# Recorded information

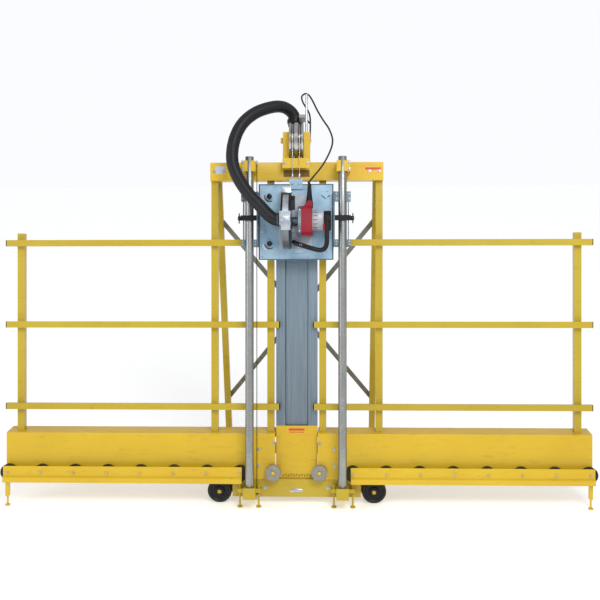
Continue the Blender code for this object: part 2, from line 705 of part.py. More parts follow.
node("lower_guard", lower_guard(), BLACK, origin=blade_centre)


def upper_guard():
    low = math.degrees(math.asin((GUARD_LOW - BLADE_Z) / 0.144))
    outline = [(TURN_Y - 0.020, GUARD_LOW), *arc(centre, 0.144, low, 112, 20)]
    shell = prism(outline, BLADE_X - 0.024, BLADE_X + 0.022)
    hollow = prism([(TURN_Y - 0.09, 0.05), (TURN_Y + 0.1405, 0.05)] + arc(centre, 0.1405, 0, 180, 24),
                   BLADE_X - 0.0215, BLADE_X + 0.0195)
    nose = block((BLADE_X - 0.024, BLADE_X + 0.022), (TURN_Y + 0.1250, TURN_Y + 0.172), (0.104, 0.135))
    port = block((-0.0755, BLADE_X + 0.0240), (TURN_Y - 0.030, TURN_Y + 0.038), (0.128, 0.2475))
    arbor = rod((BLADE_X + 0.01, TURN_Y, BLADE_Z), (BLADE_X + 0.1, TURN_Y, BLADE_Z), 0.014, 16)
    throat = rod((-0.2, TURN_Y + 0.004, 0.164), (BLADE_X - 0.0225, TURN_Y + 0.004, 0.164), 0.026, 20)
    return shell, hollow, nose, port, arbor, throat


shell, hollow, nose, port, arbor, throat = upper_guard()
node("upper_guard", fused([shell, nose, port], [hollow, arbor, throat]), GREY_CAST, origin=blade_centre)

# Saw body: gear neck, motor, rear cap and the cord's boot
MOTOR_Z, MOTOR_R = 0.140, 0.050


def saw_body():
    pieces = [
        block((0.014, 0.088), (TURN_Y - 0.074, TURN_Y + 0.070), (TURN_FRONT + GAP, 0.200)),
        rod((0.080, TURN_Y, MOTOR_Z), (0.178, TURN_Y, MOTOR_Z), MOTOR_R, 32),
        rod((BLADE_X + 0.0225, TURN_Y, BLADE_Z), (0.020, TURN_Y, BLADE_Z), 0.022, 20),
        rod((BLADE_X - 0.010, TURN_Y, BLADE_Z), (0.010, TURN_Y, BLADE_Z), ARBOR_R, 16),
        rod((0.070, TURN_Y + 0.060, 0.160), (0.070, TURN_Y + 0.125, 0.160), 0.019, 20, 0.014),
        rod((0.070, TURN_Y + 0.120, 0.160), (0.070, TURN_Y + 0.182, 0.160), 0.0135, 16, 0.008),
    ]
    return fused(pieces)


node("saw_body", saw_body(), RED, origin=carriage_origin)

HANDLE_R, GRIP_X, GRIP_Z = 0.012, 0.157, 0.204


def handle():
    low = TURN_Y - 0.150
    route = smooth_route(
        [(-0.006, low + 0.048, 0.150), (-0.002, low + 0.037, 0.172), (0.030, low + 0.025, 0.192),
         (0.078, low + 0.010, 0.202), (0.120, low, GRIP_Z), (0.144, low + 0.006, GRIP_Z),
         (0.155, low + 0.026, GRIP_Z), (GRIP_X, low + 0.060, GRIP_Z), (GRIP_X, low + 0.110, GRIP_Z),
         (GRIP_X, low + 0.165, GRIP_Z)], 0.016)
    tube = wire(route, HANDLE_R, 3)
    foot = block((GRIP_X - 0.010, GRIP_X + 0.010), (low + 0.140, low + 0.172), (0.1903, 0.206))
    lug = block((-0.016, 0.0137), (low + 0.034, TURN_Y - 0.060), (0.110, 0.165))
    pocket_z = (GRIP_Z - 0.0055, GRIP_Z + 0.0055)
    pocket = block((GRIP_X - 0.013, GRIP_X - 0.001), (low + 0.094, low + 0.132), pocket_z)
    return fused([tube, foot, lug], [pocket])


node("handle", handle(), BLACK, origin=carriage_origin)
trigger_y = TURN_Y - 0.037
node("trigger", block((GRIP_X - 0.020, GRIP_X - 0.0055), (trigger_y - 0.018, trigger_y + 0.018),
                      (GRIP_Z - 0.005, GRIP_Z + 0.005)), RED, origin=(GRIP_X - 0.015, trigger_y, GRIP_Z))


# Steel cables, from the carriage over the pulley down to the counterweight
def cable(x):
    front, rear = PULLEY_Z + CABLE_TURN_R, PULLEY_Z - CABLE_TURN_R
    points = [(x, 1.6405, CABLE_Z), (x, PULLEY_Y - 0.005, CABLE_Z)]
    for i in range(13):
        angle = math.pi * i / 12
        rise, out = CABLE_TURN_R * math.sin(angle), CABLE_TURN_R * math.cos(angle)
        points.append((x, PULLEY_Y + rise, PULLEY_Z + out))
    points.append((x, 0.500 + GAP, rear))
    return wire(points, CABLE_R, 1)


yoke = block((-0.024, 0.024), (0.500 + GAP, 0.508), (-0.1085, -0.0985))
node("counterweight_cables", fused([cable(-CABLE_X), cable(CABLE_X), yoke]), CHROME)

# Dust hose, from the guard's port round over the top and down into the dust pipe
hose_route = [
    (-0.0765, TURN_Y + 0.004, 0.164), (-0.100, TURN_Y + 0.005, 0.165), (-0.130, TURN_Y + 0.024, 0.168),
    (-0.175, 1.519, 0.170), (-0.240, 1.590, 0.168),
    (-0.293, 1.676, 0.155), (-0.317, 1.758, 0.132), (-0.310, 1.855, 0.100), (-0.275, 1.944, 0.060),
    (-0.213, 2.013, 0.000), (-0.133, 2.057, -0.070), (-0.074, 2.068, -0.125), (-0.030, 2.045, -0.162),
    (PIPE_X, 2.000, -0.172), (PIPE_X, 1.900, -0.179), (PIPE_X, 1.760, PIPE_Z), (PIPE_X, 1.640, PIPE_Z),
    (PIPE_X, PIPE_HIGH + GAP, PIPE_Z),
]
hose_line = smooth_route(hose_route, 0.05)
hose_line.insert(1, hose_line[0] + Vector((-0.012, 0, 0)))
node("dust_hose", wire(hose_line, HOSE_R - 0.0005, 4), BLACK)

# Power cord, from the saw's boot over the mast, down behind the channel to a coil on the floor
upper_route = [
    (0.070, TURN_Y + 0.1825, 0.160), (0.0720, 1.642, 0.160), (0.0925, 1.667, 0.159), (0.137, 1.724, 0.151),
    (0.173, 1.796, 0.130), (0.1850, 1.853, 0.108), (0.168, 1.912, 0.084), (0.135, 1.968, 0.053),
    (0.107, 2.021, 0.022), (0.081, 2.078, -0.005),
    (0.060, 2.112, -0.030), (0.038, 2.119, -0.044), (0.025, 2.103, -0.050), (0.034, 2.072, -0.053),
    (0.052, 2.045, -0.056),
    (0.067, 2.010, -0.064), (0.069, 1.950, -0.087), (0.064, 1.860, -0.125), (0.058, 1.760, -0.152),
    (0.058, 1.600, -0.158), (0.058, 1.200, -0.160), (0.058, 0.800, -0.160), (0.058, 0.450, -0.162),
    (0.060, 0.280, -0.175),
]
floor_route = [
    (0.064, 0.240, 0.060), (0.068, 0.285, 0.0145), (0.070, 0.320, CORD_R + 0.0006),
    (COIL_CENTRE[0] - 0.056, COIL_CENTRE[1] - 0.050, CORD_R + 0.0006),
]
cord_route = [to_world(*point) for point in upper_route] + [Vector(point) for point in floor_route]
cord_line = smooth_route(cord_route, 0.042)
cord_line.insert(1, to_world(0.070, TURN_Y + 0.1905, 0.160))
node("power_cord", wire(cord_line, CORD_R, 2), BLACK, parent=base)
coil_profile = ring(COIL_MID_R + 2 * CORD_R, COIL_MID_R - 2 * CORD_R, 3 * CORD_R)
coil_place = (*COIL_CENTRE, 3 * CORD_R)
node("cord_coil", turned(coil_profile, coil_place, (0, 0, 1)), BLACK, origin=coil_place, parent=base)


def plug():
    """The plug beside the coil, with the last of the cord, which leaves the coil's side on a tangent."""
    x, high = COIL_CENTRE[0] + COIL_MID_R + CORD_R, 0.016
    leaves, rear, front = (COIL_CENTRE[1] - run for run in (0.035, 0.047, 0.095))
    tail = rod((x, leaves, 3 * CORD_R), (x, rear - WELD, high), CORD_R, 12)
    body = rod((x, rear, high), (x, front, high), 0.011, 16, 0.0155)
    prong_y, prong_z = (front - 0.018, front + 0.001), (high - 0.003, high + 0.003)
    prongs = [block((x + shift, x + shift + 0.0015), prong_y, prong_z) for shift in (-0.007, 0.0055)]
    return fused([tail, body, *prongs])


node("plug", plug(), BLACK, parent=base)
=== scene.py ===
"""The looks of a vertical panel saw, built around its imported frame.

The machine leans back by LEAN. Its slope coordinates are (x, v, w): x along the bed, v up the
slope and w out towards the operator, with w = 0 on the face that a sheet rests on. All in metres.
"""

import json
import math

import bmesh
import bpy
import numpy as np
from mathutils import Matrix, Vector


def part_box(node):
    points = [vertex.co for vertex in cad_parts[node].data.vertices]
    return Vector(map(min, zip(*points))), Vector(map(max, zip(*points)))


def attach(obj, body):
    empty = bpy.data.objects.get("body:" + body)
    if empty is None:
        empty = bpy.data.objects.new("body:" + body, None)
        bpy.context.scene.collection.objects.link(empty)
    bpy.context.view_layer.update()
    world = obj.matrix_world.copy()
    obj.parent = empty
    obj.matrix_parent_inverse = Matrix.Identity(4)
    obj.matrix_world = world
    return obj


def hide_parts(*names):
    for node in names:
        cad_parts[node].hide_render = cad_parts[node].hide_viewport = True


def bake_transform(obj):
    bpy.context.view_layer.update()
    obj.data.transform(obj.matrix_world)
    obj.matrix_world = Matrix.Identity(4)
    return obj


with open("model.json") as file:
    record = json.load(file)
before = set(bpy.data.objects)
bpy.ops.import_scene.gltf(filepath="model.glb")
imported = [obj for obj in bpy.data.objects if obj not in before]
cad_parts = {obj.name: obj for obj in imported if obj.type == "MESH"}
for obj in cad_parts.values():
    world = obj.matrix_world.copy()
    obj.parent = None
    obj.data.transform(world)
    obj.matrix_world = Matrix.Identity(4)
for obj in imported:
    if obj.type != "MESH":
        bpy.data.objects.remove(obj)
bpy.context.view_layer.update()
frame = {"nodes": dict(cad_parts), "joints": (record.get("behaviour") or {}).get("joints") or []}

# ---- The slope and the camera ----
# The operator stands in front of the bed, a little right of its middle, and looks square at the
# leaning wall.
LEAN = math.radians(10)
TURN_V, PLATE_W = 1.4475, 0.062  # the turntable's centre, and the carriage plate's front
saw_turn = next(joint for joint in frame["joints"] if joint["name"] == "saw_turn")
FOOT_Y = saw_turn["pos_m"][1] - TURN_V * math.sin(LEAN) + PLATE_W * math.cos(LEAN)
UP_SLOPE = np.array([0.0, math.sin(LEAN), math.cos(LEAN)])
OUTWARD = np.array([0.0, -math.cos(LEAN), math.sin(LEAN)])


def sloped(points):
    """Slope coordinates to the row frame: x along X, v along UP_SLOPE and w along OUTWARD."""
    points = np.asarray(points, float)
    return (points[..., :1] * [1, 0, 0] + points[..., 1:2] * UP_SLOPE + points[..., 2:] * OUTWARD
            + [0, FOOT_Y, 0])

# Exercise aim
Return, unchanged, the run of lines above that opens with the line containing "body = rod((x, rear, high), (x, front, high), 0.011, 16, 0.0155)" and closes with the line containing "zip(*points))), Vector(map(max, zip(*points)))". Include both.

# Reply
    body = rod((x, rear, high), (x, front, high), 0.011, 16, 0.0155)
    prong_y, prong_z = (front - 0.018, front + 0.001), (high - 0.003, high + 0.003)
    prongs = [block((x + shift, x + shift + 0.0015), prong_y, prong_z) for shift in (-0.007, 0.0055)]
    return fused([tail, body, *prongs])


node("plug", plug(), BLACK, parent=base)
=== scene.py ===
"""The looks of a vertical panel saw, built around its imported frame.

The machine leans back by LEAN. Its slope coordinates are (x, v, w): x along the bed, v up the
slope and w out towards the operator, with w = 0 on the face that a sheet rests on. All in metres.
"""

import json
import math

import bmesh
import bpy
import numpy as np
from mathutils import Matrix, Vector


def part_box(node):
    points = [vertex.co for vertex in cad_parts[node].data.vertices]
    return Vector(map(min, zip(*points))), Vector(map(max, zip(*points)))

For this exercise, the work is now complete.